When you work at home, you have to tolerate certain interruptions.
Take a winter day in the life of Michigan state school board member Eileen Lappin Weiser. She was listening to a board meeting by speakerphone when she saw the door handle work ominously. With that, 2-year-old Danny burst into her home office.
“Mommy, Mommy, I need you!” he shrieked.
The next day, the three-year veteran of the board gazed through gray mist at the Danube River, trying to figure out what apologies might be in order. “I think he was on statewide television also,” laughed Ms. Weiser, who is married to the U.S. ambassador to the Slovak Republic.

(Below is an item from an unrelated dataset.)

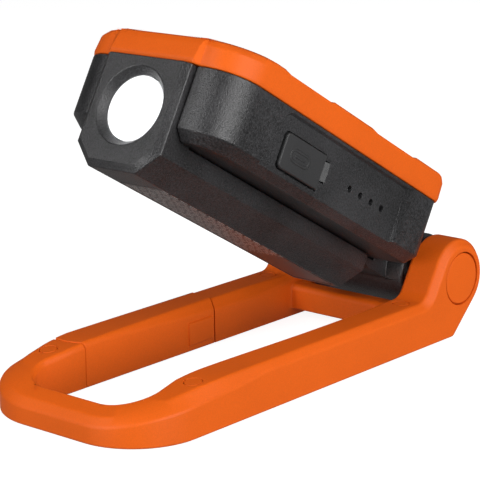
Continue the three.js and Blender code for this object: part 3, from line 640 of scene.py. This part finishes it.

Bridging the more than 4,000 miles that separate the ambassadorial residence in Bratislava from the education department in Lansing, she says, is surprisingly easy these days. What’s harder is balancing home and work responsibilities on two continents.
Still, she has no doubts that she made the right decision to continue on the state board when her husband, Ronald Weiser, an early supporter and successful fund- raiser for George W. Bush in his race for the presidency, was named ambassador in fall 2001. No less a can-doer than Secretary of State Colin L. Powell encouraged the trained pianist and former foundation head to stay for the full eight-year term she won in 1998, despite the move abroad.
Two-Way Learning
Some of her seven colleagues weren’t sure initially about the wisdom of her choice, but since then, the routines have fallen into place. “It’s just marvelous what the communication links allow,” said Herbert S. Moyer, one of six Democrats on the elected board.
“I thought she was a very effective board member,” agreed Michael David Warren, like Ms. Weiser a Republican, who sat on the board until last fall and now is a state judge. “She was always well prepared.”
Ms. Weiser, 52, has made it a point to attend in person about half the monthly board meetings, but she participates in the others by means of a new conference-call system in the Lansing boardroom. E-mail and faxes also keep her in the loop.
During board meetings when she is invisible, “I’ve had to learn how to butt in,” she said in a recent telephone interview. Her colleagues, in turn, “have been very polite,” even when they may have felt interrupted.
An ebullient woman, who jumps nimbly between subjects as varied as art-infused classrooms and U.S. security measures abroad, Ms. Weiser may be the ideal candidate to juggle priorities.
One day, it’s light fixtures and window treatments for the new ambassadorial residence that will soon replace the house the Weisers now occupy. Another, it’s an all-day school board meeting, which starts at 9 a.m. in Michigan but 3 p.m. in Bratislava.
Yet she insists that her dual life as diplomatic spouse and board member has had far more advantages than disadvantages. Regular trips home for board meetings have made it easier to keep up with stateside relatives, including a 2-year-old grandson. And her interest in education, which dates back at least to her days as a music instructor and substitute teacher in the Saginaw, Mich., schools has added to the life she lives abroad.
Visiting notables such as Cindy McCain, U.S. Sen. John McCain’s wife, wanted to talk about education matters with her. And she was able to accelerate a collaboration between the Michigan-based Center for Civic Education through Law and a Slovak teachers group.
Ms. Weiser hopes she’ll also be able to broker an exchange between top officials of Michigan school districts and educators in Slovakia, where a new system of regional government poses challenges for schools. Slovaks “are trying to figure out,” she said, “how much citizen oversight should take place” beyond the boards of local schools, and Michigan could provide one model for that.
Lessons From Abroad
She adds that Slovakia has lessons to teach the more populous Michigan. Before the new regional system in Slovakia, schools were almost entirely autonomous, each school with its own board. “Michigan can recognize you can have very important knowledge gains for schoolchildren with no administration at all.”
By the time the Weisers return to their Ann Arbor home, where Ronald Weiser formerly headed a real-estate-investment and - management firm, Ms. Weiser hopes Michigan’s education system will have made headway in two areas of passionate interest to her: teaching quality and the incorporation of brain-science advances into preparing teachers.
Meanwhile, she’s also got a residence to run and a toddler to watch over. But it all overlaps in Eileen Weiser’s very wide world. “Danny,” she said proudly, “is the most visible argument I can possibly make for dual-language learning.”